Right in Their Hands: How Gestures Imply the Body’s Next Steps

A man comes to see me to overcome social anxiety, especially with public speaking and with women. In the midst of describing his fears, he states, “I don’t know what to do to eliminate these anxious feelings… It’s not clear…” While he is stating this, I observe his hands making this distinct movement: both hands are facing each other, fingers curled, making a sphere-like shape, with hands rotating back and forth in opposite directions around this sphere. I point out the movement and invite him to observe and sense the feel of the gesture, what it might be conveying to him. He first observes the gestural motion, then closes his eyes. “What it feels like is something in me crawling into a shell, closing off from the world… It feels safe in there, like I’m protected and sheltered.” He says his whole body feels calmer, and that something about the gestural motion feels right to him.
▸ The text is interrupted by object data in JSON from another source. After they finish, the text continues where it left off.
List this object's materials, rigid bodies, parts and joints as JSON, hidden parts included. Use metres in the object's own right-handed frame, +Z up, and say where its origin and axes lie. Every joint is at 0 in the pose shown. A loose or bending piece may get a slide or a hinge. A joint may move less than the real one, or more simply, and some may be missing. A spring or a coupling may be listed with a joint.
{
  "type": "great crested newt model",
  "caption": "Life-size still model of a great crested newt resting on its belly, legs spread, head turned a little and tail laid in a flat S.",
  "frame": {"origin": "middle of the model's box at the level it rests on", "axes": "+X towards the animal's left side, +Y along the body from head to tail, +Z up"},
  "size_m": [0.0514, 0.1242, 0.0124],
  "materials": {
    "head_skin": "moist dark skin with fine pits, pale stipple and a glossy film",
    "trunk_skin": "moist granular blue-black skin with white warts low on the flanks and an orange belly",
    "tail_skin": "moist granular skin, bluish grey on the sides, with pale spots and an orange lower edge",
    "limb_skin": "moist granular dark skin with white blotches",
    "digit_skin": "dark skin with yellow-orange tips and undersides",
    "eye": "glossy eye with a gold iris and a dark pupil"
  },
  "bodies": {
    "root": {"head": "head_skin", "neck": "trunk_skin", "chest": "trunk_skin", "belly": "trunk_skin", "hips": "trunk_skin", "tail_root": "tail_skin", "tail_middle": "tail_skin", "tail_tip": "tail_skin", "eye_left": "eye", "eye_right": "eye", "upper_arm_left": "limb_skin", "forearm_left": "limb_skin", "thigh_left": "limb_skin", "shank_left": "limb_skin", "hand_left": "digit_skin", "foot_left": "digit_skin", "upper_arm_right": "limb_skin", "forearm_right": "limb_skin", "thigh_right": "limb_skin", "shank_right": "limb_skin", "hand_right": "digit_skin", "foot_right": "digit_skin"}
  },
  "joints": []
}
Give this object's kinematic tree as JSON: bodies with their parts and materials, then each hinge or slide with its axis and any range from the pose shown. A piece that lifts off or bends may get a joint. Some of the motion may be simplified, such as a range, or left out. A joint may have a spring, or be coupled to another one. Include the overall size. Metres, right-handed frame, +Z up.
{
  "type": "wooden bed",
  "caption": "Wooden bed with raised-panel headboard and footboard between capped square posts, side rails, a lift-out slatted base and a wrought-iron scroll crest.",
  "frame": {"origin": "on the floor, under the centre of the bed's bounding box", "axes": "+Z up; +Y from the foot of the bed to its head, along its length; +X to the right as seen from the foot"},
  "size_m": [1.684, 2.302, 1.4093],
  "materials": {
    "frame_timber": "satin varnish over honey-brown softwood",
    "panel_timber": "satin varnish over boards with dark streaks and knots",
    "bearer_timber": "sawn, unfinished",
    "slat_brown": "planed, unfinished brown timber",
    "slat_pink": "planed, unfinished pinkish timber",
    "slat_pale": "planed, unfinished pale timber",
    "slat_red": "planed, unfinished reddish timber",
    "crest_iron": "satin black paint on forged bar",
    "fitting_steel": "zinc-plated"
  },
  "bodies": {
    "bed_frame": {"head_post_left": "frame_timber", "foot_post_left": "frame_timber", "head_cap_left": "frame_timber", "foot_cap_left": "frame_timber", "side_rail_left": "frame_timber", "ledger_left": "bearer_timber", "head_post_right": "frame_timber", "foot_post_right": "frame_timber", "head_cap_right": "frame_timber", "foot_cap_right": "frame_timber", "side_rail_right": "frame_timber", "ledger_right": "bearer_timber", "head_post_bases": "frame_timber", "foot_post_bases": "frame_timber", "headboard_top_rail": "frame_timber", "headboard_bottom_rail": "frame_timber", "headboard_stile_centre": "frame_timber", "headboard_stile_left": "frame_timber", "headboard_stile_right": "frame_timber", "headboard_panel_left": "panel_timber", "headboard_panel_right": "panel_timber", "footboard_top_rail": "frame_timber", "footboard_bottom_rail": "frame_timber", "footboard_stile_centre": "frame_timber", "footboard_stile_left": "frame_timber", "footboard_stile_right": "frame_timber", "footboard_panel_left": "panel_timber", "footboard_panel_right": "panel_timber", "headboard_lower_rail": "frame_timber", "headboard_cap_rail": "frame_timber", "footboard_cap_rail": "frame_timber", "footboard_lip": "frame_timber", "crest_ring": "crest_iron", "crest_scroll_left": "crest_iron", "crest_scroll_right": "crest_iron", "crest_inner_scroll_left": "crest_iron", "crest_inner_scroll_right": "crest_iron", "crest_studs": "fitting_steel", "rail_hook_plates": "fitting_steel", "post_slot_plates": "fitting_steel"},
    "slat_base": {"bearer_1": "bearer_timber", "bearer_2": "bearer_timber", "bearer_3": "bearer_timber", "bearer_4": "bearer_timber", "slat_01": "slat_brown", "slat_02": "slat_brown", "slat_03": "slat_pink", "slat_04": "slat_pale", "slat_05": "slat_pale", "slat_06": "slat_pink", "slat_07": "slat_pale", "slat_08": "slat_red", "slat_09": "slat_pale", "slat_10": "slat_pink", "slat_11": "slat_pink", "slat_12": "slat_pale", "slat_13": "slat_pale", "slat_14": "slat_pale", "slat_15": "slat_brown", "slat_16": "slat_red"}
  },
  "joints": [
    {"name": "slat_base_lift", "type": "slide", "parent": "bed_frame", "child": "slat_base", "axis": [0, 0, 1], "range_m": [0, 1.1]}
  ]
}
He describes how his hands are showing a spherical shape, something that could comfort a scared, insecure part of him by holding it safely inside this shell. “Yeah [sigh], if I could protect that part of me in this shell, it feels more comfortable, and my anxiety goes down. I feel much more relaxed.” What a great illustration of something Eugene Gendlin writes: “More powerful than letting words come from a felt sense may be letting body movement come.”

I call these phenomena gestural leads, as these gestures are a way that our organism discloses something unformulated that could carry forward our experiential process toward solutions and further living. Our hands seem to convey wisdom of their own, providing a bridge, a visual, moving space that helps us to transition from what is known to what is emerging, but not yet known.